There was always something different about her, off the beaten path.
From being among the small minority in Congress seeking to impeach Dick Cheney, to voting against a resolution lauding Christmas at the expense of other religious holy days (Eid or Hanukkah), Congresswoman Yvette Clarke stood out from the crowd.
Even when observed up close, she seems off-the-template, laid back and quizzical, as if she's playing in a newly learned game.
So in a way, it was no surprise to see all those references to her smoking cigarettes in the halls of Congress (though, in a bow to non-smoking rules, it's apparently been done in discreet places).
In a politico.com blog on a completely unrelated topic, the writer describe encountering Clarke as follows: "Clarke, caught outside the Longworth Building stealing a smoke . . . "

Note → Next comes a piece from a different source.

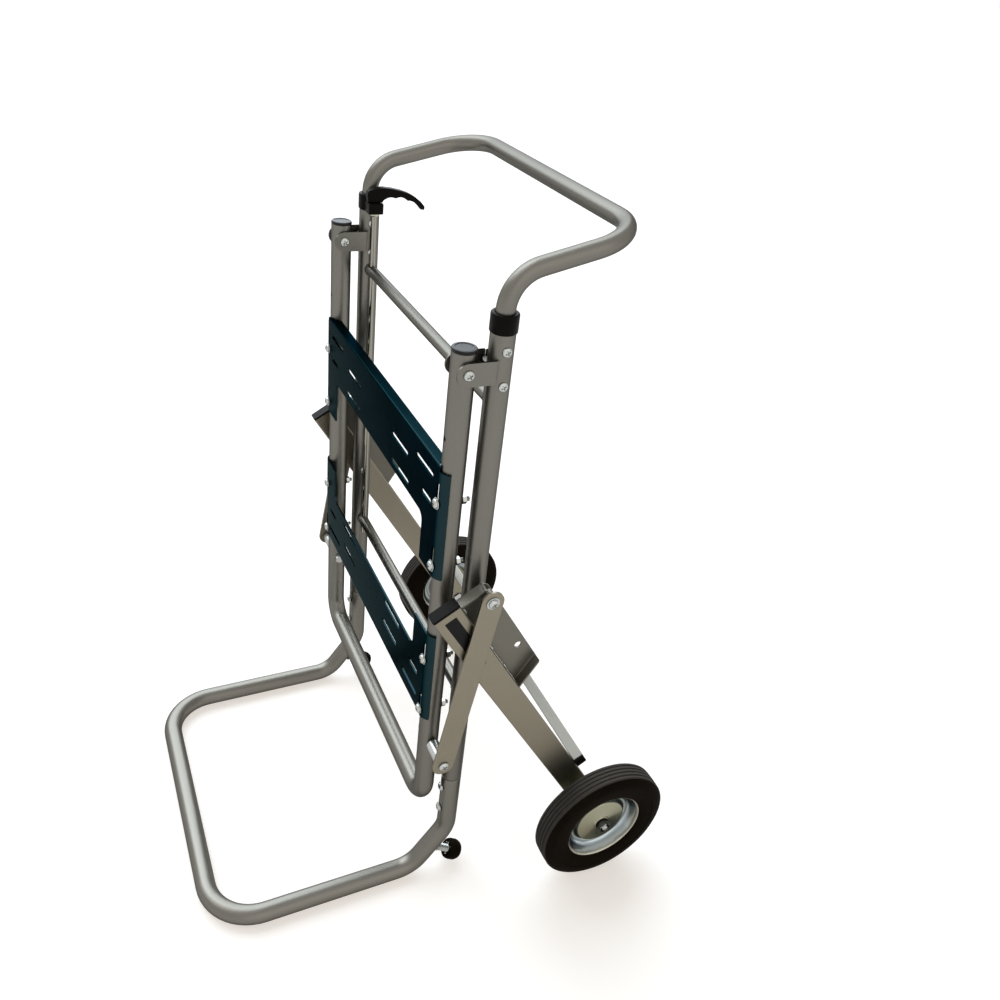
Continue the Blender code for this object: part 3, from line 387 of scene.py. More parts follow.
def rounded(points, radius, steps=4, closed=True):
    """A flat outline of (u, v) pairs with its corners rounded. radius may be one for each corner."""
    flat = [Vector((u, v, 0)) for u, v in points]
    radii = radius if isinstance(radius, (list, tuple)) else [radius] * len(flat)
    found = []
    for k, (corner, bend) in enumerate(zip(flat, radii)):
        at_end = not closed and k in (0, len(flat) - 1)
        if at_end or not bend:
            found.append(corner)
            continue
        found += corner_arc(flat[k - 1], corner, flat[(k + 1) % len(flat)], bend, steps)
    return [(p.x, p.y) for p in found]


def slot_outline(x0, x1, z, width, steps=6):
    """A slot with round ends."""
    half = width / 2
    box = ((x0, z - half), (x1, z - half), (x1, z + half), (x0, z + half))
    return rounded(box, half * 0.98, steps)


def disc_outline(u, v, radius, steps=24):
    turns = [2 * math.pi * k / steps for k in range(steps)]
    return [(u + radius * math.cos(a), v + radius * math.sin(a)) for a in turns]


def pushed(mesh, edges, vec):
    """Extrudes edges by a vector and returns the new ones."""
    made = bmesh.ops.extrude_edge_only(mesh, edges=edges)["geom"]
    verts = {g for g in made if isinstance(g, bmesh.types.BMVert)}
    bmesh.ops.translate(mesh, verts=list(verts), vec=vec)
    return [g for g in made if isinstance(g, bmesh.types.BMEdge) and set(g.verts) <= verts]


def ring_of(mesh, outline, where):
    verts = [mesh.verts.new(where @ Vector((u, v, 0))) for u, v in outline]
    return [mesh.edges.new(pair) for pair in zip(verts, verts[1:] + verts[:1])]


def closed_ends(mesh):
    bmesh.ops.holes_fill(mesh, edges=[edge for edge in mesh.edges if edge.is_boundary], sides=0)
    return mesh


def bent_tube(corners, radii, radius, steps=TUBE_STEPS):
    """Bends a tube: the ring is pushed along each straight and spun round each bend."""
    mesh = bmesh.new()
    edges = ring_of(mesh, disc_outline(0, 0, radius, steps), looking(corners[0], corners[1] - corners[0]))
    at = corners[0]
    for before, corner, after, bend in zip(corners, corners[1:], corners[2:], radii):
        back = (before - corner).normalized()
        ahead = (after - corner).normalized()
        inside = back.angle(ahead)
        start = corner + back * bend / math.tan(inside / 2)
        centre = corner + (back + ahead).normalized() * bend / math.sin(inside / 2)
        edges = pushed(mesh, edges, start - at)
        turn = math.pi - inside
        verts = list({v for edge in edges for v in edge.verts})
        spun = bmesh.ops.spin(
            mesh, geom=verts + edges, cent=centre, axis=(-back).cross(ahead).normalized(),
            angle=turn, steps=math.ceil(turn / BEND_STEP), use_merge=False,
        )
        edges = [g for g in spun["geom_last"] if isinstance(g, bmesh.types.BMEdge)]
        at = corner + ahead * bend / math.tan(inside / 2)
    pushed(mesh, edges, corners[-1] - at)
    return closed_ends(mesh)


def lathe(profile, place, direction, steps=BOLT_STEPS, mesh=None):
    """Spins (radius, height) pairs once round an axis."""
    mesh = mesh or bmesh.new()
    where = looking(place, direction)
    verts = [mesh.verts.new(where @ Vector((radius, 0, height))) for radius, height in profile]
    edges = [mesh.edges.new(pair) for pair in zip(verts, verts[1:])]
    bmesh.ops.spin(
        mesh, geom=verts + edges, cent=place, axis=direction.normalized(),
        angle=2 * math.pi, steps=steps, use_merge=True,
    )
    return mesh


def prism(outline, where, low, high, mesh=None):
    """A flat outline in a plane's own X and Y, drawn out from low to high along its Z."""
    mesh = mesh or bmesh.new()
    verts = [mesh.verts.new(where @ Vector((u, v, low))) for u, v in outline]
    face = mesh.faces.new(verts)
    made = bmesh.ops.extrude_face_region(mesh, geom=[face])["geom"]
    lifted = [g for g in made if isinstance(g, bmesh.types.BMVert)]
    bmesh.ops.translate(mesh, verts=lifted, vec=where.to_3x3() @ Vector((0, 0, high - low)))
    return mesh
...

Hey, when you're as young as she is (43, by our calculation), maybe smoking doesn't pose quite the risk it does in later years.
Still, it's striking that she does it, a reflection perhaps of the aloofness that Brooklyn community newspapers have sometimes disparaged as incompetence, as when they knocked her for introducing few bills in Congress or suggesting that she is not eloquent.
One of the few D.C. big names that comes to mind holding a cigarette (and even then in the early 1960s it was puffed in private) is John F. Kennedy.
Hey, maybe this means bigger things are in store for the Representative from Flatbush!